The profits from the increased widgets sales pay off the loan and
once paid off, you have more assets and more revenue. This is leverage
at work.
Leverage
in Reverse
It works that way in the macro economy as well. In the 1950’s,
every dollar of new debt produced over $4.00 of economic activity.
But by Year 2000 it had dropped to .20 cents of GDP growth and only
10 cents by 2005. Last month fell to only a nickel of economic growth
for every dollar of debt growth.

Source: Federal Reserve; Format: Cornerstone
The chart above
shows something more important than just our dismally poor use of
debt. It shows that the Fed’s easy money policy might be failing.
Yes, from the bottom in 2002, the use of debt became slightly more
efficient, as it rallied from just above 0 to 15 cents. But since
early 2004, less and less economic activity is being generated from
the increased debt load.
Diminishing
Returns
What this means is that as the Fed is increasing the money supply
and debt is increasing, it is having less and less of a positive
effect on the economy.
The details
of the increases in debt are scary. When the market last peaked
in 2000, it was said that debt growth was a major factor in the
decline. Luckily for the Fed, consumers bailed out the economy in
2002 (and beyond) by using their home equity like an ATM machine.

Source: Federal Reserve; Format: Cornerstone
In all of the
major economic categories listed above, the economy of 2007 is in
much worse shape than it was in year 2000. Debts are much worse,
our trade deficit has soared and the GDP has barely budged.
In a strange
twist of economics, the best way to reduce debt is through economic
activity. Think of our widget factory again. It was the profits
from the increased sales of widgets that paid off the debt. The
same is expected from an economy. But an economy that isn’t
growing faster than the rate of debt growth cannot be expected to
pay down the debt load. The debt load keeps getting heavier and
heavier until it breaks the economy.
And it is not
just the economy in general, it is individuals too that have no
real liquidity. The Government statistics show that the Savings
Rate has dropped below 0%. That means the average household in America
is spending more than they are bringing in.

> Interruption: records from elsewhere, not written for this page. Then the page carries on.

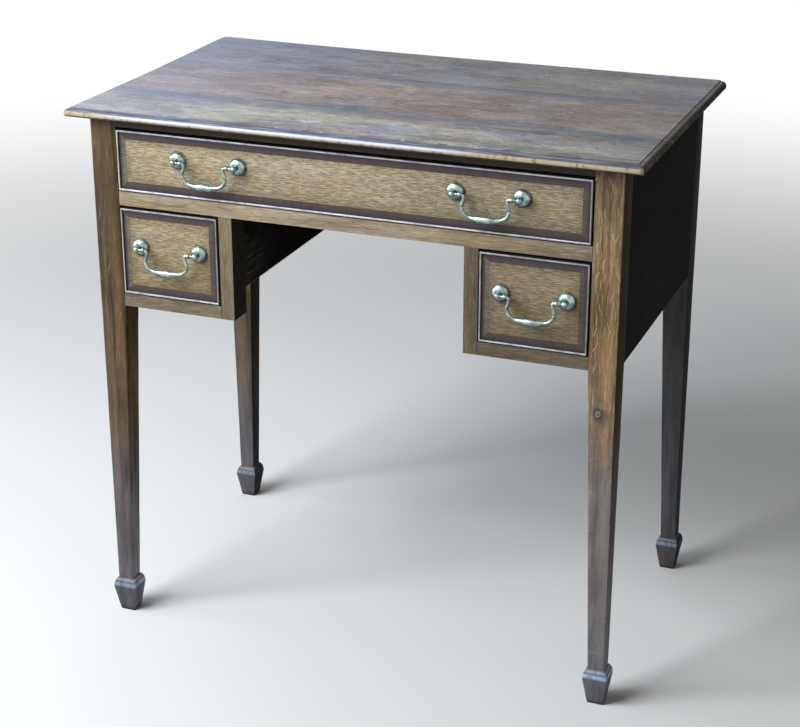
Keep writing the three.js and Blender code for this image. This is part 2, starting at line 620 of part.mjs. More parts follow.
function rodRadius(point) {
  const out = Math.abs(point.x);
  const fromCollar = Math.abs(out - COLLAR_OUT) / COLLAR_HALF_LENGTH;
  if (fromCollar < 1) return PIN_RADIUS + (COLLAR_RADIUS - PIN_RADIUS) * Math.sqrt(1 - fromCollar ** 2);
  if (out > COLLAR_OUT) return PIN_RADIUS;
  const inSwell = out < GRIP_SWELL_OUT && -point.z > GRIP_DROP / 2;
  const swell = inSwell ? (1 + Math.cos((Math.PI * out) / GRIP_SWELL_OUT)) / 2 : 0;
  const rod = THREE.MathUtils.mapLinear(-point.z, 0, GRIP_DROP, NECK_ROD_RADIUS, ROD_RADIUS);
  return rod + (GRIP_RADIUS - ROD_RADIUS) * swell;
}

function bailSolid() {
  const line = bailLine();
  const length = line.getLength();
  const rod = new THREE.CylinderGeometry(ROD_RADIUS, ROD_RADIUS, length, BAIL_SIDES, BAIL_STEPS);
  const position = rod.getAttribute("position");
  const across = new THREE.Vector3(0, 1, 0);
  for (let i = 0; i < position.count; i += 1) {
    const share = THREE.MathUtils.clamp(position.getY(i) / length + 0.5, 0, 1);
    const centre = line.getPointAt(share);
    const outward = new THREE.Vector3().crossVectors(across, line.getTangentAt(share)).normalize();
    const growth = rodRadius(centre) / ROD_RADIUS;
    centre.addScaledVector(outward, -position.getX(i) * growth);
    centre.addScaledVector(across, position.getZ(i) * growth);
    position.setXYZ(i, centre.x, centre.y, centre.z);
  }
  return solid(rod);
}

function addHandle(drawer, name, x, z) {
  const handle = subgroup(drawer, name, x, 0, z);
  const unrounded = (value) => value;
  for (const [sideName, side] of SIDES) {
    const rose = place(handle, name + "_rose_" + sideName, roseSolid(), metal(BRASS), unrounded);
    rose.position.x = (side * BORE_CENTRES) / 2;
    rose.rotation.y = side > 0 ? Math.PI : 0;
  }
  const bail = place(handle, name + "_bail", bailSolid(), metal(BRASS), unrounded);
  bail.position.y = -POMMEL_STANDOFF;
}

const lowboy = new THREE.Group();
lowboy.name = "lowboy";
addTop(lowboy);
addLegs(lowboy);
addCarcase(lowboy);
addRunners(lowboy);

const longHandleOut = BETWEEN_LEGS - DRAWER_SIDE_GAP - LONG_HANDLE_SETBACK;
const longHandles = SIDES.map(([name, side]) => ["long_" + name + "_handle", side * longHandleOut]);
const longOpening = [MIDDLE_RAIL_TOP, LONG_OPENING_TOP];
addDrawer(lowboy, "long_drawer", [-BETWEEN_LEGS, BETWEEN_LEGS], longOpening, LONG_TAILS, longHandles);
for (const [name, side] of SIDES) {
  const openingX = onSide(side, STILE_OUTER, BETWEEN_LEGS);
  const openingZ = [LOWER_RAIL_TOP, MIDDLE_RAIL_BOTTOM];
  const handles = [["small_" + name + "_handle", 0]];
  addDrawer(lowboy, "small_" + name + "_drawer", openingX, openingZ, SMALL_TAILS, handles);
}

export default lowboy;
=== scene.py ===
# Oak kneehole lowboy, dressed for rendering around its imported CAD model. Lengths are in metres.
import json
import math
from functools import partial

import bmesh
import bpy
import numpy as np
from mathutils import Matrix, Vector, noise


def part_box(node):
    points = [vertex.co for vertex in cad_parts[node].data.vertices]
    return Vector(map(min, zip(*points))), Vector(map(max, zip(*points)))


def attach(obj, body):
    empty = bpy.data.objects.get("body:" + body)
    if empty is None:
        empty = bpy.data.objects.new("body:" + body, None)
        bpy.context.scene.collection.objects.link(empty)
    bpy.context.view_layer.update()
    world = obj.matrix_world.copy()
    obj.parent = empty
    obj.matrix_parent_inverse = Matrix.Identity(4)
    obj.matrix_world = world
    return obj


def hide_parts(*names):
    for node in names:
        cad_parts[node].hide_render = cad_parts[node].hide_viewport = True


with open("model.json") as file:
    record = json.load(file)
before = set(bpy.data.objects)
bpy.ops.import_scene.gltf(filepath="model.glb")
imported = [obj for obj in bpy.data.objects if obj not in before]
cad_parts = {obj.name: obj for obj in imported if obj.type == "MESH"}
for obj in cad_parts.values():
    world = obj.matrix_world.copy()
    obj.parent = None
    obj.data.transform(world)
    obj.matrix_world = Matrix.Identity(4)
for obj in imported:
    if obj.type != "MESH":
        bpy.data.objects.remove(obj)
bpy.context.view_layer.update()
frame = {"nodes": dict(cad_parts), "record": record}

SCENE = bpy.context.scene
NODES = frame["nodes"]
SLOTS = {part["node"]: part["material_slot"] for part in frame["record"]["subparts"]}
BODY_OF = {
    node: body
    for body, members in frame["record"]["behaviour"]["bodies"].items()
    for node in members
}

# Camera, fitted to the photograph
CAMERA_PLACE = (0.90124, -2.34844, 1.38366)
CAMERA_YAW = -21.13
CAMERA_PITCH = -21.96
CAMERA_LENS = 83.37
SENSOR = 36

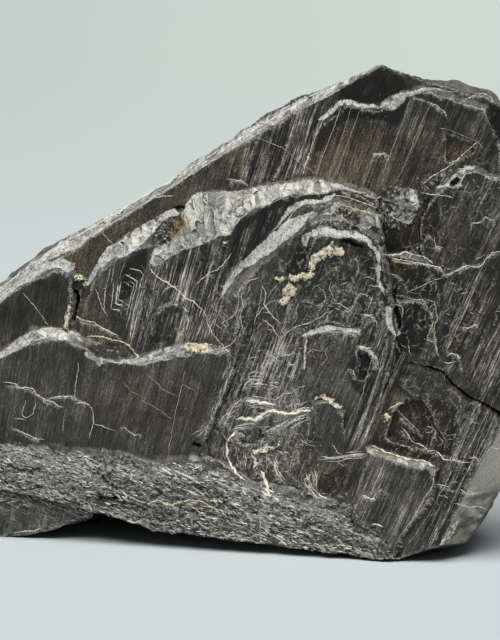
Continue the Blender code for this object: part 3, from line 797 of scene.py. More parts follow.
def outlined(across, down, outlines):
    """How far inside the nearest of several outlines each place is, in points, held between -6 and 6."""
    best = np.full(len(across), -6.0)
    for outline in outlines:
        close = nearby(across, down, outline, 7)
        x, y = across[close], down[close]
        gap = np.full(len(close), 1e9)
        within = np.zeros(len(close), bool)
        for (x0, y0), (x1, y1) in zip(outline, outline[1:] + outline[:1]):
            run = ((x - x0) * (x1 - x0) + (y - y0) * (y1 - y0)) / ((x1 - x0) ** 2 + (y1 - y0) ** 2)
            run = np.clip(run, 0, 1)
            gap = np.minimum(gap, np.hypot(x - x0 - run * (x1 - x0), y - y0 - run * (y1 - y0)))
            if y0 != y1:
                within ^= ((y0 > y) != (y1 > y)) & (x < (x1 - x0) * (y - y0) / (y1 - y0) + x0)
        best[close] = np.maximum(best[close], np.clip(np.where(within, gap, -gap), -6, 6))
    return best


def plated(places, seed):
    """A surface broken into plates one unit across: height, a tone for each, distance from its edge."""
    corner = np.floor(places).astype(np.int64)
    nearest = np.full(len(places), np.inf)
    second = np.full(len(places), np.inf)
    height = np.zeros(len(places))
    tone = np.zeros(len(places))
    for shift in itertools.product((-1, 0, 1), repeat=3):
        cell = (corner + shift).astype(float)
        offset = [0.5 + 0.5 * lattice_noise(cell, seed + axis) for axis in range(3)]
        centre = cell + np.stack(offset, axis=1)
        tilt = np.stack([lattice_noise(cell, seed + 7 + axis) for axis in range(3)], axis=1)
        away = places - centre
        gap = (away ** 2).sum(axis=1)
        closer = gap < nearest
        height = np.where(closer, (away * tilt).sum(axis=1), height)
        tone = np.where(closer, tilt[:, 2], tone)
        second = np.where(closer, nearest, np.minimum(second, gap))
        nearest = np.minimum(nearest, gap)
    return height, tone, np.sqrt(second) - np.sqrt(nearest)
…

Source: Federal Reserve; Format: Cornerstone
And the liquidity
that is supposedly sloshing around in mutual funds isn’t likely
to save the day either. Market bottoms are usually associated with
high cash positions in mutual funds. Market tops are associated
with low cash levels. The cash position in year 2000 was lower than
right before the Crash in ’87, and the same as the market
top of 1972, right before the market dropped 50% over a 2 year period.
Today’s cash position? Lower than both of those, the lowest
in history.

Source: Investment Co Inst.; Format Cornerstone
Conclusion
The Fed has painted themselves into a corner. We have just shown
that relative to the economy and the markets, liquidity levels are
at or near all-time lows. Debt levels on a relative basis and in
real terms are also at all-time highs. And the Dollar is declining
because the liquidity the Fed did create, was too much, diluting
the value of the Dollar. On top of that, the heavy debt load is
weighing the Dollar down further.
The Fed can’t
increase liquidity, because that would send the Dollar lower and
send interest rates in this country higher. The Fed can’t
reduce liquidity, because the economy is barely limping along on
the meager amount of liquidity it is getting now. A decline would
just send the US economy over the edge.
What this means
is clear – Since there is very little liquidity available
for future growth and market gains, paper assets (US Equities and
US Bonds) are likely to under-perform for a long time, until liquidity
and debt levels come back to normal levels. It also means that Hard
Assets (Natural resources, commodities…) should out-perform.
Along with this, non-dollar denominated paper assets should also
outperform.
This doesn’t
mean that markets around the world are all buys today or that all
commodities should be bought. What is does mean is that the fundamentals
are in place for future growth and that pullbacks and declines in
the US are warnings of worse things to come, while pullbacks in
overseas markets and hard assets could be viewed as buying opportunities.